You are not obligated to respond immediately.
You are not required to absorb or manage how others feel.

Kindness is a value not a contract.

You get to decide:

  • Who has access
  • When you engage
  • How much you give

Without explaining yourself every time.

Final Thoughts

Being kind does not mean being endlessly available.
It means being intentional with your care.

The right people will not punish you for having boundaries.
They will meet you where you are not where they expect you to be.

And the ones who only valued your availability will slowly fall away.

That is not a loss.
That is alignment.

If this stirred something uncomfortable, sit with it. You don’t need to correct your behaviour overnight. Awareness is already a form of boundary.

Until next time, Farha

You Might Also Find These Reflections Helpful:

On Kindness, Boundaries, And Emotional Self-Respect

Why does saying no feel so difficult when I consider myself a kind person?

Kindness and boundary setting are not in conflict with each other. The difficulty often comes from years of learning that your value was tied to how much you gave. When giving becomes your identity, saying no can feel like a threat to who you believe you are. It is not. It is an act of self-respect.
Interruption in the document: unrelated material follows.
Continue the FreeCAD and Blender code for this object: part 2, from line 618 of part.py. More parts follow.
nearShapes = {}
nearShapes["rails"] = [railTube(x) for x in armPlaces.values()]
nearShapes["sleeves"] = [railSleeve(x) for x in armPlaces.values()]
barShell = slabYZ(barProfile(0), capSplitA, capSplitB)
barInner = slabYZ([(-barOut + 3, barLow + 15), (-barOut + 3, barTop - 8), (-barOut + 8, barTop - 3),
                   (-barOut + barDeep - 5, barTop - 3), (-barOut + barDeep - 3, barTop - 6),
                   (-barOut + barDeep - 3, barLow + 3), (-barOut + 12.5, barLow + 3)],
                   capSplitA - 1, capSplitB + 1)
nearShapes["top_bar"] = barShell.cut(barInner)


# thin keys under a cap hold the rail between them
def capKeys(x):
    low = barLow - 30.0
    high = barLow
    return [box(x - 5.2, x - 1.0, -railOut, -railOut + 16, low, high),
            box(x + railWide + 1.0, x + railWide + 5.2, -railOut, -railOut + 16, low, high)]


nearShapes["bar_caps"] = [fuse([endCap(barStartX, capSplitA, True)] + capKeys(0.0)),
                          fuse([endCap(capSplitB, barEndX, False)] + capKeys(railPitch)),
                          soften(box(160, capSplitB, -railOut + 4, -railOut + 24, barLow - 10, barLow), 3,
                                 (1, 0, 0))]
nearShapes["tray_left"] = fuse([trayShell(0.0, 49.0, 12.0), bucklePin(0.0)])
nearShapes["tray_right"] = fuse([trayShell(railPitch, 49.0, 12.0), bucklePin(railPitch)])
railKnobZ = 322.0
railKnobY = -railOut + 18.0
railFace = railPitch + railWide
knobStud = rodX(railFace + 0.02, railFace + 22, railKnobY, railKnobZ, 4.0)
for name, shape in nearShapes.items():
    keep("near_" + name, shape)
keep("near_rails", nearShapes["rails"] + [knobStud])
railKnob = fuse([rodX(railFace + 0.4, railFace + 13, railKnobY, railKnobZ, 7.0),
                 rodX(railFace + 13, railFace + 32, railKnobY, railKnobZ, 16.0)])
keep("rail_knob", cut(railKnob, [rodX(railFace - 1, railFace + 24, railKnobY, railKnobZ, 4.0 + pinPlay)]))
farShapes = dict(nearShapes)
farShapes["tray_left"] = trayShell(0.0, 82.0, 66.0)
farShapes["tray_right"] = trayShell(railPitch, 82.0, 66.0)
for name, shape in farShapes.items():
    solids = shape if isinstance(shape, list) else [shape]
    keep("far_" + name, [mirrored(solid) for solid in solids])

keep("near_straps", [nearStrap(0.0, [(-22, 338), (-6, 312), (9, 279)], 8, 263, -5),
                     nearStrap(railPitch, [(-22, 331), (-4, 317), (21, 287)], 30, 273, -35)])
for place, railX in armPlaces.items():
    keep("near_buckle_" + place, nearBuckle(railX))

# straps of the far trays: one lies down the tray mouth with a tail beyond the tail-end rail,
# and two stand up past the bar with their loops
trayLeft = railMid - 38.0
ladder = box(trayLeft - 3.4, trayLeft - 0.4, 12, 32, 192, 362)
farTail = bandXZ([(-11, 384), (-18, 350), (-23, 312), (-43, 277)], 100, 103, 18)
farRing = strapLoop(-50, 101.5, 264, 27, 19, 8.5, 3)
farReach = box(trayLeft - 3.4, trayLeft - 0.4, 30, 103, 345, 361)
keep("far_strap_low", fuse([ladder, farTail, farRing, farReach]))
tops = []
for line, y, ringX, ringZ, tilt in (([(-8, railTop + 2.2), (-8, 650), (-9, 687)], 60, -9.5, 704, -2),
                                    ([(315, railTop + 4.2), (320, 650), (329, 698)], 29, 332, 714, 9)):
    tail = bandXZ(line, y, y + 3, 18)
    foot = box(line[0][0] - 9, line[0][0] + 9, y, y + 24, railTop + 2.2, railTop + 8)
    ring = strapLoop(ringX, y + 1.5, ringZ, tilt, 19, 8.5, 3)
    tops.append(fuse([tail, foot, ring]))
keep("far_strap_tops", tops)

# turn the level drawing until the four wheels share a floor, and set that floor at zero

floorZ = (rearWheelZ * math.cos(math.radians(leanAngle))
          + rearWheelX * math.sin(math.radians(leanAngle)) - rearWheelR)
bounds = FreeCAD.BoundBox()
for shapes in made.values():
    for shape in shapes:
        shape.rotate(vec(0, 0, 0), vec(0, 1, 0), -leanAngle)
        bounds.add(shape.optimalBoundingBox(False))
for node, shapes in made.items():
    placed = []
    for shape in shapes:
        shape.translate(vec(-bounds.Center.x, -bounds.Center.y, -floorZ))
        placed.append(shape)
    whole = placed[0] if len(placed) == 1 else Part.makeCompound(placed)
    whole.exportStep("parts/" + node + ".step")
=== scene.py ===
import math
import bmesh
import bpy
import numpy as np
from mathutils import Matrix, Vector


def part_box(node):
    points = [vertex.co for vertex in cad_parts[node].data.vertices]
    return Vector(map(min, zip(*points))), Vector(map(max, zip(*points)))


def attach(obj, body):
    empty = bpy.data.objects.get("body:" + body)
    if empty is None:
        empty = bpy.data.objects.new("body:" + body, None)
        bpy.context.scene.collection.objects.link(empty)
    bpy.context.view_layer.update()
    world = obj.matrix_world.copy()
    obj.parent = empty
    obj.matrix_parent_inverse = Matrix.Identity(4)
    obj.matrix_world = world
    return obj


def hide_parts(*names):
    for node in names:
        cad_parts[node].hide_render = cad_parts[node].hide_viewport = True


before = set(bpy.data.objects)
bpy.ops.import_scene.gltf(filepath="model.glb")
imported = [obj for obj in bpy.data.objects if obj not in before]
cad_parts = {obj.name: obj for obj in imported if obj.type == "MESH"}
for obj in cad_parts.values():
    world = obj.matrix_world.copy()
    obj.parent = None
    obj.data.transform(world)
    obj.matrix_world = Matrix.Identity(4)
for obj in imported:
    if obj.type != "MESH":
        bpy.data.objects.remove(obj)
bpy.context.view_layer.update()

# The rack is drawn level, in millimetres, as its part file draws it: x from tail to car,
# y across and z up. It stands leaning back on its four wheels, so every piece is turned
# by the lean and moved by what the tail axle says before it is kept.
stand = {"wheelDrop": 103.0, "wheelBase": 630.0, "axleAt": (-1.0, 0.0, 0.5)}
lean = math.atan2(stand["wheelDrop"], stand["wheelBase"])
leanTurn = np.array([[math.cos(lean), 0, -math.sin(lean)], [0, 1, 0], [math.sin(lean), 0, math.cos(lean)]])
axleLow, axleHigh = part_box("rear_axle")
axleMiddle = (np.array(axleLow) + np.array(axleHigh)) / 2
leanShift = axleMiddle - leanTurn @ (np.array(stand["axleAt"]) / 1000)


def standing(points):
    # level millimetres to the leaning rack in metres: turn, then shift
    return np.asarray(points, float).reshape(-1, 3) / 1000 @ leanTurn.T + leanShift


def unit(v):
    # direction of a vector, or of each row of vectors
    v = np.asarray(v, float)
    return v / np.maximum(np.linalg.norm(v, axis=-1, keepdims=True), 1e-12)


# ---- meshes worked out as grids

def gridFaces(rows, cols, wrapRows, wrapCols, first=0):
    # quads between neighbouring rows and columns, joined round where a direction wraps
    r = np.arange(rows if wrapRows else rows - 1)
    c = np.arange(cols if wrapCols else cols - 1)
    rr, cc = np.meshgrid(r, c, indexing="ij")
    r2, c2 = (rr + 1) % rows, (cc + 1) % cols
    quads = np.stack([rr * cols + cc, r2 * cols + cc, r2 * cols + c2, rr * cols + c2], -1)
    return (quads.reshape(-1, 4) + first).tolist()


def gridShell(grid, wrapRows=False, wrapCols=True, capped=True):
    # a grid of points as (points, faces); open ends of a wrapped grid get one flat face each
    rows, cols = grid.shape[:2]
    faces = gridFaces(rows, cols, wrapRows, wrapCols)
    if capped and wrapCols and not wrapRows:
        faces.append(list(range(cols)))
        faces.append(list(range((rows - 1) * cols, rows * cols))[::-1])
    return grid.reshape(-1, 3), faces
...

Is it selfish to stop being available to people who rely on me?

No. Selfishness would be taking without regard for others. Choosing to protect your energy so that you can show up genuinely, rather than from depletion, is not selfish. It is sustainable.
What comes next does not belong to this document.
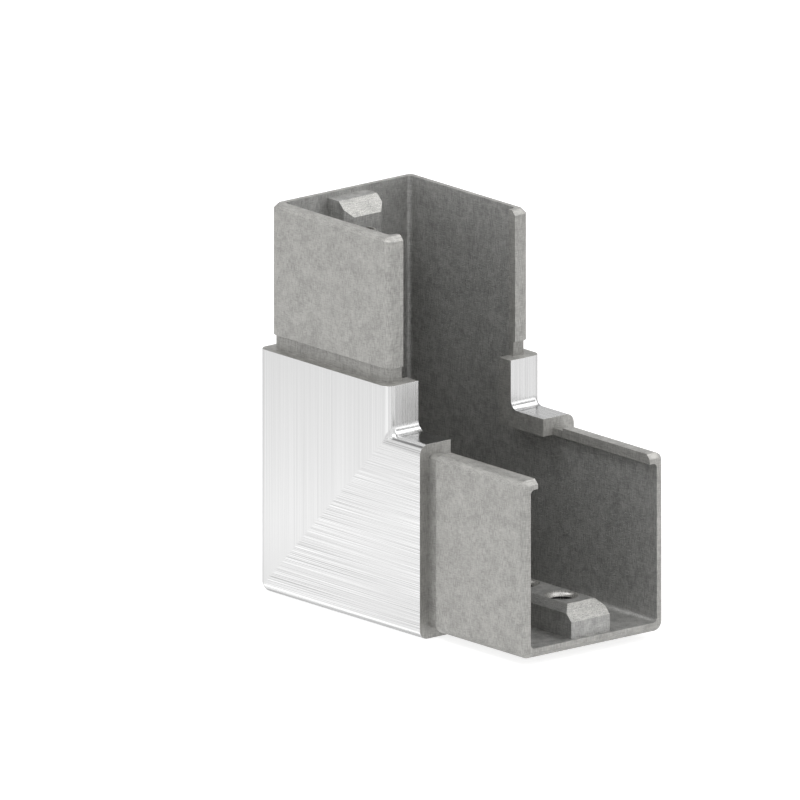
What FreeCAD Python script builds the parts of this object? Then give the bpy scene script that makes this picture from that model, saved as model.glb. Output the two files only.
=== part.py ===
"""Right-angle connector for slotted square handrail tube, one stainless casting.

The elbow is as wide as the tube. The spigot at each end slides into a tube, and the
slot of the tube runs on round the inside of the bend. A pad inside each spigot takes
two set screws, which are reached through the slot and clamp the tube. Units are mm.

The casting is drawn with its outer corner at X = 0, Z = 0 and its width centred on
Y = 0. One arm runs along +X and the other along +Z, and they are mirror images in
the plane X = Z. The finished part is moved so that its origin is at the middle of
its foot, under the centre of its bounding box.
"""

import FreeCAD
import Part

import os

# The tube that the connector joins.
TUBE_SIZE = 40.0          # outside of the square tube, and of the elbow
TUBE_WALL = 1.5
TUBE_SLOT = 24.0          # opening of the channel that is folded into the tube

# The elbow.
ELBOW_RUN = 10.0          # length of each arm beyond the inside of the bend
EDGE_RADIUS = 2.0         # long outer edges and outer corner
BEND_RADIUS = 2.0         # fillet at the inside of the bend

# The spigots.
SPIGOT_LENGTH = 30.0      # from the shoulder to the open end
SPIGOT_WALL = 2.0
SPIGOT_RADIUS = 1.9       # long outer edges
SPIGOT_FIT = 0.15         # clearance to the inside of the tube, on each side
CHANNEL_FIT = 1.0         # clearance to each side of the tube's folded channel
LEAD_IN = 1.0             # chamfer round the open end
GROOVE_LENGTH = 3.0       # glue groove behind the shoulder
GROOVE_DEPTH = 0.5
CORE_RADIUS = 1.0         # long inner edges

# The pads on the outer walls of the arms, and the threads of their set screws.
THREAD_SIZE = 6.0
THREAD_PITCH = 1.0
SCREW_SPACING = 12.0
SINK_MARGIN = 0.5         # countersink beyond the thread, on each side
PAD_WIDTH = 10.0
PAD_HEIGHT = 6.4
PAD_MARGIN = 9.0          # from the middle of a screw hole to the end of the pad
PAD_SETBACK = 1.0         # from the open end of the spigot to the pad
PAD_SIDE_CHAMFER = 1.5
PAD_END_CHAMFER = 3.0

# Sizes that follow from the ones above.
HALF_WIDTH = TUBE_SIZE / 2
SHOULDER = TUBE_SIZE + ELBOW_RUN
OPEN_END = SHOULDER + SPIGOT_LENGTH
SPIGOT_INSET = TUBE_WALL + SPIGOT_FIT
SPIGOT_SIZE = TUBE_SIZE - 2 * SPIGOT_INSET
SPIGOT_MOUTH = TUBE_SLOT + 2 * (TUBE_WALL + CHANNEL_FIT)
CORE_INSET = SPIGOT_INSET + SPIGOT_WALL
CORE_SIZE = TUBE_SIZE - 2 * CORE_INSET
PAD_TOP = CORE_INSET + PAD_HEIGHT
PAD_END = OPEN_END - PAD_SETBACK
PAD_LENGTH = SCREW_SPACING + 2 * PAD_MARGIN
SCREW_RADIUS = (THREAD_SIZE - THREAD_PITCH) / 2
SINK_RADIUS = THREAD_SIZE / 2 + SINK_MARGIN

CLEAR = 5.0               # how far a cutter runs out past the metal
TOUCH = 0.01              # closeness at which an edge counts as being in a place


def point(x, y, z):
    return FreeCAD.Vector(x, y, z)


def edges_at(shape, **place):
    """Edges that lie wholly at the given coordinates, such as x=0, z=0."""
    found = []
    for edge in shape.Edges:
        box = edge.BoundBox
        ends = {
            "x": (box.XMin, box.XMax),
            "y": (box.YMin, box.YMax),
            "z": (box.ZMin, box.ZMax),
        }
        if all(abs(end - place[axis]) < TOUCH for axis in place for end in ends[axis]):
            found.append(edge)
    return found


def prism(corners, run):
    """Solid with the given outline of corner points, extruded along the vector run."""
    outline = Part.makePolygon(corners + corners[:1])
    return Part.Face(outline).extrude(run)


def bar(size, radius, start, end):
    """Square bar on the axis of the +X arm, with its long edges rounded."""
    length = end - start
    inset = (TUBE_SIZE - size) / 2
    solid = Part.makeBox(length, size, size, point(start, -size / 2, inset))
    long_edges = [e for e in solid.Edges if e.BoundBox.XLength > length - TOUCH]
    return solid.makeFillet(radius, long_edges) if radius > 0 else solid


def elbow():
    """Solid elbow: an L-shaped plate as thick as the tube, rounded on all but its shoulders.

    The rounded edges of the two arms meet in a mitre. The fillet at the inside of the bend
    comes after them, so that it follows the mitre round and dies out at each side.
    """
    outline = [
        (0, 0),
        (SHOULDER, 0),
        (SHOULDER, TUBE_SIZE),
        (TUBE_SIZE, TUBE_SIZE),
        (TUBE_SIZE, SHOULDER),
        (0, SHOULDER),
    ]
    corners = [point(x, -HALF_WIDTH, z) for x, z in outline]
    plate = prism(corners, point(0, TUBE_SIZE, 0))
    shoulders = edges_at(plate, x=SHOULDER) + edges_at(plate, z=SHOULDER)
    rounded = edges_at(plate, x=0, z=0)
    for side in (-HALF_WIDTH, HALF_WIDTH):
        for edge in edges_at(plate, y=side):
            if not any(edge.isSame(other) for other in shoulders):
                rounded.append(edge)
    plate = plate.makeFillet(EDGE_RADIUS, rounded)
    return plate.makeFillet(BEND_RADIUS, edges_at(plate, x=TUBE_SIZE, z=TUBE_SIZE))


def spigot():
    """Solid spigot of the +X arm, with its glue groove and lead-in chamfer."""
    groove_end = SHOULDER + GROOVE_LENGTH
    neck_size = SPIGOT_SIZE - 2 * GROOVE_DEPTH
    neck = bar(neck_size, SPIGOT_RADIUS - GROOVE_DEPTH, SHOULDER - CORE_INSET, groove_end)
    plug = bar(SPIGOT_SIZE, SPIGOT_RADIUS, groove_end, OPEN_END)
    return neck.fuse(plug.makeChamfer(LEAD_IN, edges_at(plug, x=OPEN_END)))


def core():
    """Hollow of the +X arm, from the outer corner out past the open end."""
    length = OPEN_END + CLEAR - CORE_INSET
    corner = point(CORE_INSET, -CORE_SIZE / 2, CORE_INSET)
    hollow = Part.makeBox(length, CORE_SIZE, CORE_SIZE, corner)
    return hollow.makeFillet(CORE_RADIUS, hollow.Edges)


def bend_slot():
    """Slot round the inside of the bend, cut through from the hollow to the outside."""
    start = TUBE_SIZE - CORE_INSET - CORE_RADIUS
    run = OPEN_END + CLEAR - start
    return Part.makeBox(run, TUBE_SLOT, run, point(start, -TUBE_SLOT / 2, start))


def spigot_slot():
    """Wider slot through the inner wall of the +X arm's spigot."""
    bottom = TUBE_SIZE - CORE_INSET - CORE_RADIUS
    height = TUBE_SIZE - bottom
    corner = point(SHOULDER, -SPIGOT_MOUTH / 2, bottom)
    return Part.makeBox(SPIGOT_LENGTH + CLEAR, SPIGOT_MOUTH, height, corner)


def chamfered_profile(low, high, root, top, chamfer):
    """Corner pairs of a block's section, its two top corners cut off at 45 degrees."""
    return [
        (low, root),
        (high, root),
        (high, top - chamfer),
        (high - chamfer, top),
        (low + chamfer, top),
        (low, top - chamfer),
    ]


def pad():
    """Pad on the outer wall of the +X arm, rooted halfway down into the wall."""
    start = PAD_END - PAD_LENGTH
    half = PAD_WIDTH / 2
    root = CORE_INSET - SPIGOT_WALL / 2
    across = chamfered_profile(-half, half, root, PAD_TOP, PAD_SIDE_CHAMFER)
    along = chamfered_profile(start, PAD_END, root, PAD_TOP, PAD_END_CHAMFER)
    rail = prism([point(start, y, z) for y, z in across], point(PAD_LENGTH, 0, 0))
    wedge = prism([point(x, -half, z) for x, z in along], point(0, PAD_WIDTH, 0))
    return rail.common(wedge)


def screw_hole(x):
    """Cutter for one set screw: a core hole through pad and wall, and its countersink."""
    up = point(0, 0, 1)
    sink_depth = SINK_RADIUS - SCREW_RADIUS
    hole = Part.makeCylinder(SCREW_RADIUS, PAD_TOP + CLEAR, point(x, 0, -CLEAR / 2), up)
    sink = Part.makeCone(
        SCREW_RADIUS,
        SINK_RADIUS + sink_depth,
        2 * sink_depth,
        point(x, 0, PAD_TOP - sink_depth),
        up,
    )
    return hole.fuse(sink)


def screw_holes():
    """The pair of set screw holes in the pad of the +X arm."""
    outer = PAD_END - PAD_MARGIN
    return screw_hole(outer).fuse(screw_hole(outer - SCREW_SPACING))


def on_both_arms(shape):
    """A feature of the +X arm together with its mirror image on the +Z arm."""
    return shape.fuse(shape.mirror(point(0, 0, 0), point(1, 0, -1)))


def connector():
    """The whole casting, with its origin at the middle of its foot."""
    body = elbow().fuse(on_both_arms(spigot()))
    body = body.cut(on_both_arms(core()))
    body = body.cut(bend_slot())
    body = body.cut(on_both_arms(spigot_slot()))
    body = body.fuse(on_both_arms(pad()))
    body = body.cut(on_both_arms(screw_holes()))
    body = body.removeSplitter()
    body.translate(point(-OPEN_END / 2, 0, 0))
    return body


def main():
    os.makedirs("parts", exist_ok=True)
    body = connector()
    solid = body.Solids[0]
    solid.exportStep("parts/connector_body.step")
    box = solid.BoundBox
    print("solids:", len(body.Solids), " valid:", solid.isValid())
    print("size in mm:", round(box.XLength, 2), round(box.YLength, 2), round(box.ZLength, 2))
    print("volume in cm3:", round(solid.Volume / 1000, 2))


main()
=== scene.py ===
"""Dresses the right-angle connector for slotted square tube.

The casting keeps the shape of its CAD body. Its copy here gets broken edges, cut
threads, and a finish for each kind of surface: brushed on the outside of the elbow,
as cast on the spigots and inside, with painted shade in the glue grooves and a painted
highlight on the end chamfers, pitted and painted lighter as a highlight on the slopes of
the pads, freshly cut in the countersinks, and painted dark as shade in the threads.
"""

import logging
import math
from dataclasses import dataclass
from enum import Enum

import bmesh
import bpy
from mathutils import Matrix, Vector


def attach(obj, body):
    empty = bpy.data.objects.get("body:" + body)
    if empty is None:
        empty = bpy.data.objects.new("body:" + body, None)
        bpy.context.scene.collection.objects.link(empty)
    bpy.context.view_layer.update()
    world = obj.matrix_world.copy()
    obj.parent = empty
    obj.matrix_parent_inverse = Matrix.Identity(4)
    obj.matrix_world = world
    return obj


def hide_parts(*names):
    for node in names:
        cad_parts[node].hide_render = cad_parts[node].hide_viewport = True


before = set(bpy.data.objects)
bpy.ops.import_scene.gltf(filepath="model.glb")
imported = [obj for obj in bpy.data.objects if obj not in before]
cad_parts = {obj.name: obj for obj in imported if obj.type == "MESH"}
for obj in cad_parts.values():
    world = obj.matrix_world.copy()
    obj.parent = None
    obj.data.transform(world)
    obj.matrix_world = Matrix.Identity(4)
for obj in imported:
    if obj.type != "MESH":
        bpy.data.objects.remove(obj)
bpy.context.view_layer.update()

LOG = logging.getLogger("tube_connector")

MM = 0.001
TUBE = 40.0 * MM            # width of the elbow
REACH = 80.0 * MM           # from the outer corner to either open end
CORNER_X = -REACH / 2       # where the outer corner lies along X
NEAR = 0.02 * MM            # closeness that counts as lying in a place
MERGE = 0.002 * MM          # closeness at which two points of the mesh become one
DIAGONAL = 0.707            # X and Z of the direction that a 45 degree slope faces
WHITE = (1.0, 1.0, 1.0, 1.0)


class Arm(Enum):
    """The two arms of the connector, which mirror each other in the diagonal."""

    ALONG = "along"
    UPRIGHT = "upright"

    def place(self, run: float, across: float, depth: float) -> Vector:
        """Finds a point from its place on an arm.

        Args:
            run: Distance from the outer corner along the arm.
            across: Distance from the middle of the width.
            depth: Distance from the arm's outer wall, inwards.

        Returns:
            The point in the frame of the connector.
        """
        if self is Arm.ALONG:
            return Vector((CORNER_X + run, across, depth))
        return Vector((CORNER_X + depth, across, run))

    def read(self, at: Vector) -> Vector:
        """Finds a point's place on an arm, the reverse of place().

        Args:
            at: The point in the frame of the connector.

        Returns:
            Its run along the arm, its place across the width and its depth, as one vector.
        """
        run, depth = at.x - CORNER_X, at.z
        if self is Arm.UPRIGHT:
            run, depth = depth, run
        return Vector((run, at.y, depth))


class Skin(Enum):
    """The kinds of surface, each with its place in the casting's material slots."""

    CAST = 0
    BRUSHED = 1
    CORE = 2
    COUNTERSUNK = 3
    THREADED = 4
    PITTED = 5


class Field:
    """A socket of a shader node that can be used in arithmetic."""

    def __init__(self, shader: "Graph", socket: bpy.types.NodeSocket) -> None:
        """Wraps an output socket of a node in the given tree."""
        self.shader = shader
        self.socket = socket

    def _math(self, operation: str, *values: "Field | float") -> "Field":
        """Adds a Math node on these values, in order."""
        return self.shader.add("ShaderNodeMath", {"operation": operation}, *values)

    def __add__(self, other: "Field | float") -> "Field":
        """Sum."""
        return self._math("ADD", self, other)

    __radd__ = __add__

    def __sub__(self, other: "Field | float") -> "Field":
        """Difference."""
        return self._math("SUBTRACT", self, other)

    def __rsub__(self, other: float) -> "Field":
        """Difference from a number."""
        return self._math("SUBTRACT", other, self)

    def __mul__(self, other: "Field | float") -> "Field":
        """Product."""
        return self._math("MULTIPLY", self, other)

    __rmul__ = __mul__

    def size(self) -> "Field":
        """Distance from zero."""
        return self._math("ABSOLUTE", self)

    def above(self, other: "Field | float") -> "Field":
        """One where this is greater than the other, zero elsewhere."""
        return self._math("GREATER_THAN", self, other)

    def ramp(self, low: float, high: float, start: float = 0.0, end: float = 1.0) -> "Field":
        """Maps a range smoothly onto another, and holds its ends.

        Args:
            low: Value that becomes start.
            high: Value that becomes end.
            start: Result at and below low.
            end: Result at and above high.

        Returns:
            The mapped field.
        """
        settings = {"interpolation_type": "SMOOTHSTEP"}
        return self.shader.add("ShaderNodeMapRange", settings, self, low, high, start, end)


Value = Field | Vector | tuple | float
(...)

How do I set boundaries without feeling guilty?

Guilt will likely appear, especially at first. It does not mean you are doing something wrong. It means the pattern is changing, and guilt is how your nervous system responds to unfamiliar territory. Over time, as you see that boundaries do not destroy connection but protect it, the guilt softens.

What if people call me selfish or cold for having boundaries?

Their reaction is information about them, not about you. People who respond to your boundaries with criticism are often people whose connection with you was built on your unlimited availability. That is not a reason to abandon your boundaries. It is a reason to pay attention.